#### Material provided ####
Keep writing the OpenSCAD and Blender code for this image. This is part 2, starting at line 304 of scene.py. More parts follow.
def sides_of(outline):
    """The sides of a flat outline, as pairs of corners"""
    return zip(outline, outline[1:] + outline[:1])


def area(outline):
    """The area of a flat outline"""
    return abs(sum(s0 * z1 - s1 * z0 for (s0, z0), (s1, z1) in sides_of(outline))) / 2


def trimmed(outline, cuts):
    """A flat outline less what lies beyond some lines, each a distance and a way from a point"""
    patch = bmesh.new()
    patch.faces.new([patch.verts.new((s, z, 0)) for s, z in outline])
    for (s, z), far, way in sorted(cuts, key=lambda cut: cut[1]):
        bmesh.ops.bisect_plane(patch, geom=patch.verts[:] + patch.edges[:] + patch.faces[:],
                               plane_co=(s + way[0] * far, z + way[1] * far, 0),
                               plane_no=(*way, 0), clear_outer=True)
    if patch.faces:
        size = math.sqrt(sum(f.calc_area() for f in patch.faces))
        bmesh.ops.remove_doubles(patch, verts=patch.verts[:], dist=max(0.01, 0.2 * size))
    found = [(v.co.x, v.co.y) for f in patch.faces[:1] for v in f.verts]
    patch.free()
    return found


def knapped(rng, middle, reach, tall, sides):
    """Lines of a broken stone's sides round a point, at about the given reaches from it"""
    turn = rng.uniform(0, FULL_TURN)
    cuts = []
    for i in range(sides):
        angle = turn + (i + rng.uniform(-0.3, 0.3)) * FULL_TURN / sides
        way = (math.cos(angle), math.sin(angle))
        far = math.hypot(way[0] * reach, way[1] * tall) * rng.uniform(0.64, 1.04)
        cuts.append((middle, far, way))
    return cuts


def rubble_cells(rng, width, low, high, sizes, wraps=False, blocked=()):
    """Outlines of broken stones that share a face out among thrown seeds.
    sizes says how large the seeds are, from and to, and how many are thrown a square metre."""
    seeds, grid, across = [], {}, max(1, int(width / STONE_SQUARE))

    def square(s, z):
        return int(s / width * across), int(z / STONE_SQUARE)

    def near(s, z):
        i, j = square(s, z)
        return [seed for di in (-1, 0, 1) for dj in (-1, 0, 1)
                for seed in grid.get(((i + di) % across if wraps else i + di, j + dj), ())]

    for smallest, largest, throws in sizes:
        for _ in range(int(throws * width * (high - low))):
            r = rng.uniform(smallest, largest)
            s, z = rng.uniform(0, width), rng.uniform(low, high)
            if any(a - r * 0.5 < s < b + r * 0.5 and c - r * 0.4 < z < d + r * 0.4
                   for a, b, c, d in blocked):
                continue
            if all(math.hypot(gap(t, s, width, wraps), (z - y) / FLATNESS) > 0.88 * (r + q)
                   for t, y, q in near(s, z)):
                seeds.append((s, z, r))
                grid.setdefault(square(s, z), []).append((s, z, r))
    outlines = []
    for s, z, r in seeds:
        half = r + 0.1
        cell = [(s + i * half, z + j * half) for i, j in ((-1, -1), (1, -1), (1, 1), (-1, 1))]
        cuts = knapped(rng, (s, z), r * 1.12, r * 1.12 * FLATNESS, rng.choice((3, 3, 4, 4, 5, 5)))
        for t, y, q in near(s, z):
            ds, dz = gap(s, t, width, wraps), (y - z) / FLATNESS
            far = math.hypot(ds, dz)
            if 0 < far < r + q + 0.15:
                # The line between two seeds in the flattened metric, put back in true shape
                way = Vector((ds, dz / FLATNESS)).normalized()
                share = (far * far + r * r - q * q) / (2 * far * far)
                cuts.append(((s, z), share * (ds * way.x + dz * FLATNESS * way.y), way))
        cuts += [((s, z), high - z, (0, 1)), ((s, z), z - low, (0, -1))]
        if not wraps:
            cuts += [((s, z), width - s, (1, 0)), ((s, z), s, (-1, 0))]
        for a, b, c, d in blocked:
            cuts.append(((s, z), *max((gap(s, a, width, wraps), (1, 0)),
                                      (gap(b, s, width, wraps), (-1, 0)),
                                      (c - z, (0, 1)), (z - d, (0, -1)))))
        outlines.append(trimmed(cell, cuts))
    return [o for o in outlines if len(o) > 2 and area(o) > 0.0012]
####
**Exercise task**.
Extract all of the data shown above without alteration.

**The solution**.
Keep writing the OpenSCAD and Blender code for this image. This is part 2, starting at line 304 of scene.py. More parts follow.
def sides_of(outline):
    """The sides of a flat outline, as pairs of corners"""
    return zip(outline, outline[1:] + outline[:1])


def area(outline):
    """The area of a flat outline"""
    return abs(sum(s0 * z1 - s1 * z0 for (s0, z0), (s1, z1) in sides_of(outline))) / 2


def trimmed(outline, cuts):
    """A flat outline less what lies beyond some lines, each a distance and a way from a point"""
    patch = bmesh.new()
    patch.faces.new([patch.verts.new((s, z, 0)) for s, z in outline])
    for (s, z), far, way in sorted(cuts, key=lambda cut: cut[1]):
        bmesh.ops.bisect_plane(patch, geom=patch.verts[:] + patch.edges[:] + patch.faces[:],
                               plane_co=(s + way[0] * far, z + way[1] * far, 0),
                               plane_no=(*way, 0), clear_outer=True)
    if patch.faces:
        size = math.sqrt(sum(f.calc_area() for f in patch.faces))
        bmesh.ops.remove_doubles(patch, verts=patch.verts[:], dist=max(0.01, 0.2 * size))
    found = [(v.co.x, v.co.y) for f in patch.faces[:1] for v in f.verts]
    patch.free()
    return found


def knapped(rng, middle, reach, tall, sides):
    """Lines of a broken stone's sides round a point, at about the given reaches from it"""
    turn = rng.uniform(0, FULL_TURN)
    cuts = []
    for i in range(sides):
        angle = turn + (i + rng.uniform(-0.3, 0.3)) * FULL_TURN / sides
        way = (math.cos(angle), math.sin(angle))
        far = math.hypot(way[0] * reach, way[1] * tall) * rng.uniform(0.64, 1.04)
        cuts.append((middle, far, way))
    return cuts


def rubble_cells(rng, width, low, high, sizes, wraps=False, blocked=()):
    """Outlines of broken stones that share a face out among thrown seeds.
    sizes says how large the seeds are, from and to, and how many are thrown a square metre."""
    seeds, grid, across = [], {}, max(1, int(width / STONE_SQUARE))

    def square(s, z):
        return int(s / width * across), int(z / STONE_SQUARE)

    def near(s, z):
        i, j = square(s, z)
        return [seed for di in (-1, 0, 1) for dj in (-1, 0, 1)
                for seed in grid.get(((i + di) % across if wraps else i + di, j + dj), ())]

    for smallest, largest, throws in sizes:
        for _ in range(int(throws * width * (high - low))):
            r = rng.uniform(smallest, largest)
            s, z = rng.uniform(0, width), rng.uniform(low, high)
            if any(a - r * 0.5 < s < b + r * 0.5 and c - r * 0.4 < z < d + r * 0.4
                   for a, b, c, d in blocked):
                continue
            if all(math.hypot(gap(t, s, width, wraps), (z - y) / FLATNESS) > 0.88 * (r + q)
                   for t, y, q in near(s, z)):
                seeds.append((s, z, r))
                grid.setdefault(square(s, z), []).append((s, z, r))
    outlines = []
    for s, z, r in seeds:
        half = r + 0.1
        cell = [(s + i * half, z + j * half) for i, j in ((-1, -1), (1, -1), (1, 1), (-1, 1))]
        cuts = knapped(rng, (s, z), r * 1.12, r * 1.12 * FLATNESS, rng.choice((3, 3, 4, 4, 5, 5)))
        for t, y, q in near(s, z):
            ds, dz = gap(s, t, width, wraps), (y - z) / FLATNESS
            far = math.hypot(ds, dz)
            if 0 < far < r + q + 0.15:
                # The line between two seeds in the flattened metric, put back in true shape
                way = Vector((ds, dz / FLATNESS)).normalized()
                share = (far * far + r * r - q * q) / (2 * far * far)
                cuts.append(((s, z), share * (ds * way.x + dz * FLATNESS * way.y), way))
        cuts += [((s, z), high - z, (0, 1)), ((s, z), z - low, (0, -1))]
        if not wraps:
            cuts += [((s, z), width - s, (1, 0)), ((s, z), s, (-1, 0))]
        for a, b, c, d in blocked:
            cuts.append(((s, z), *max((gap(s, a, width, wraps), (1, 0)),
                                      (gap(b, s, width, wraps), (-1, 0)),
                                      (c - z, (0, 1)), (z - d, (0, -1)))))
        outlines.append(trimmed(cell, cuts))
    return [o for o in outlines if len(o) > 2 and area(o) > 0.0012]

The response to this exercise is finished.